Khaled Mohammed Saleh, un quinquagénaire qui a fui les combats dans sa ville natale de Mossoul, coupe des quartiers de viande dans sa petite échoppe en panneaux de zinc rouge.
"La sécurité ici est bien meilleure que n'importe où ailleurs dans la région, et le marché en est la preuve depuis une semaine", affirme à l'AFP le boucher coiffé d'un keffieh noir et blanc.
Les habitants ont réinvesti les allées du marché, là même où les combats faisaient rage il y a quelques semaines entre les forces irakiennes et les combattants du groupe extrémiste sunnite.
Le 1er novembre, les unités d'élite irakiennes sont entrées à Gogjali pour en chasser les derniers jihadistes, libérant sa population de deux ans et demi sous le joug de l'EI.
Chez les habitants, longtemps soumis aux pires atrocités, la parole se libère. Ils racontent comment les jihadistes cousaient les lèvres de ceux qui prononçaient le mot "Daech", un acronyme arabe de l'EI que le groupe ultraradical considère comme péjoratif.
Sur le nouveau marché, apparu il y a deux semaines, Abdelaziz Saleh a disposé sur la table devant lui des sacs de sucreries et des boîtes de conserve. Avant, "les produits iraniens étaient strictement interdits", explique-t-il, en montrant un gâteau empaqueté dans du plastique rouge et bleu.
"Quand les jihadistes voyaient quelqu'un vendre des produits iraniens, ils l'arrêtaient immédiatement et saisissaient la marchandise", confirme Achraf Chakr, 30 ans, vendeur de légumes.

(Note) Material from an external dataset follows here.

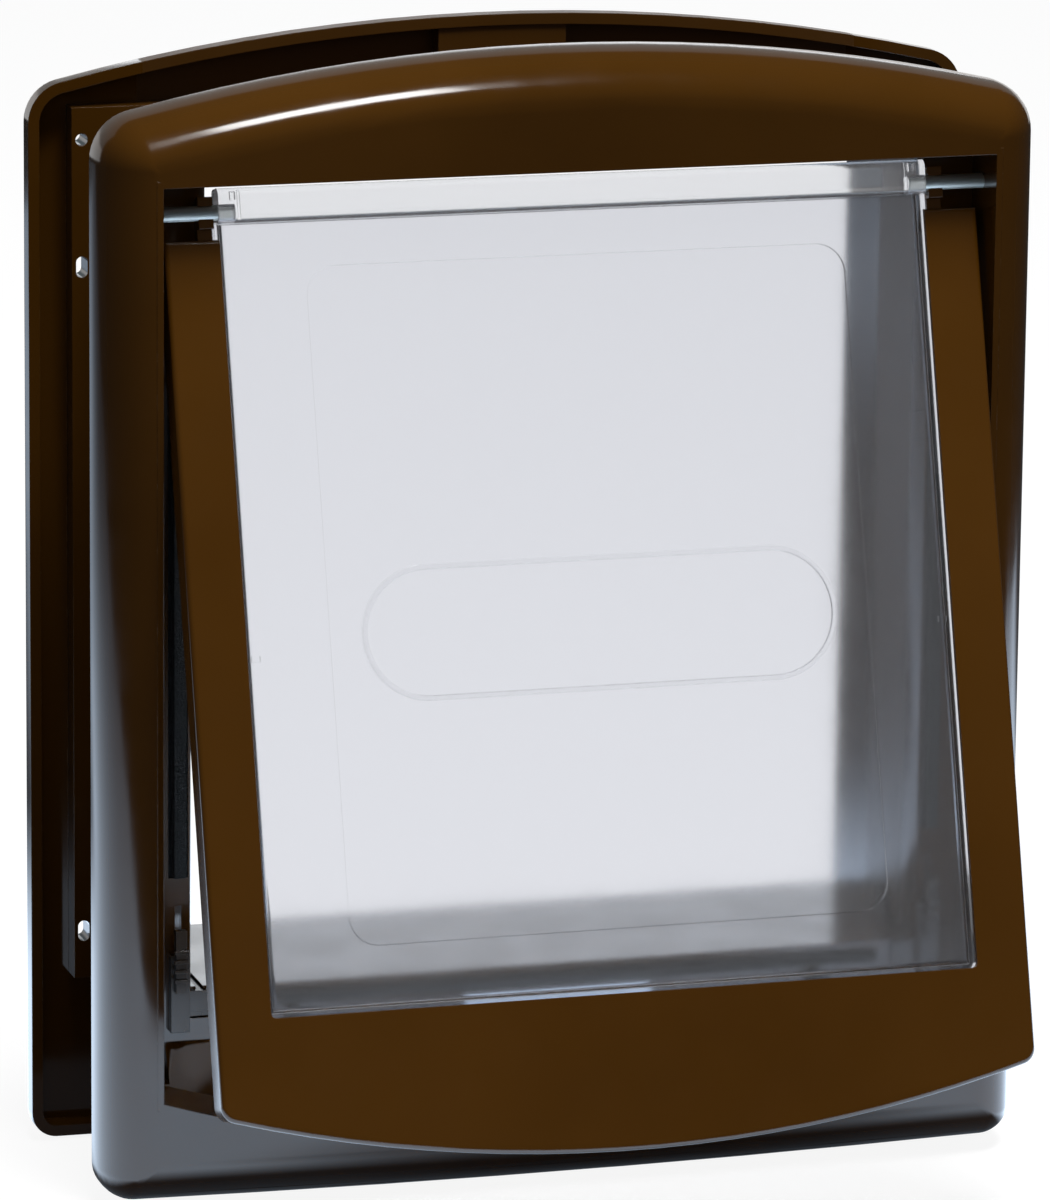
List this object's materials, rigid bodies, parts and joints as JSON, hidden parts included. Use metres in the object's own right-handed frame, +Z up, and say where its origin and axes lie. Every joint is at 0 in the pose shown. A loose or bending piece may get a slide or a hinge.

Les femmes, elle n'étaient pas autorisées à faire les courses seules, rappelle-t-il. Elles "devaient toujours être accompagnées d'un homme ou d'un enfant qui s'adressaient eux-mêmes au vendeur".
Des jeunes réunis devant des étals racontent comment les jihadistes avaient interdit de fumer la cigarette et le narguilé, d'utiliser des téléphones portables et même d'aller chez le coiffeur.
Prix en baisse
La joyeuse animation du marché contraste avec les décombres encore présentes sur le bord de la route et les bâtiments détruits. Des vendeurs sont assis devant des caisses remplies de légumes: tomates, aubergines, pommes de terre, oignons... D'autres présentoirs proposent des boîtes de conserve ou encore du carburant.
Fares Maher, 27 ans, est venu du quartier de Zahra, à Mossoul, désormais contrôlé par les forces irakiennes, pour s'approvisionner. "Je viens ici tous les jours pour acheter des vivres et les revendre aux habitants de mon quartier", explique-t-il. Le kilo de tomates ou d'aubergines ne dépasse pas 1.000 dinars (0,8 euro).
Selon lui, les jihadistes importaient la marchandise de Syrie et la vendaient très chère. Aujourd'hui les produits sont acheminés depuis la ville d'Erbil, capitale du Kurdistan irakien.
Mais les habitants, notamment ceux qui ne pouvaient pas travailler sous les jihadistes, sont surtout heureux de pouvoir reprendre leurs activités.
Le marché de Gogjali a été construit à l'entrée du village, un passage obligé pour les déplacés fuyant les combats de Mossoul.
Dans les rues du village, certaines épiceries ont ouvert tandis que des maisons ont été transformées en QG militaire.
Hussein Haïdar, vendeur de légumes âgé de 24 ans, estime que les principaux clients du marché sont "des déplacés qui sont arrivés ici".
"Il y a beaucoup de travail, les gens viennent tous les jours pour faire leurs courses", souligne-t-il. "La marchandise arrive tous les jours d'Erbil".
Il est interrompu par son frère Mohammed: "Avant l'arrivée de Daech, nous étions dans la peinture, mais la société a arrêté ses activités quand l'EI a pris le contrôle de Mossoul, alors maintenant nous vendons des légumes."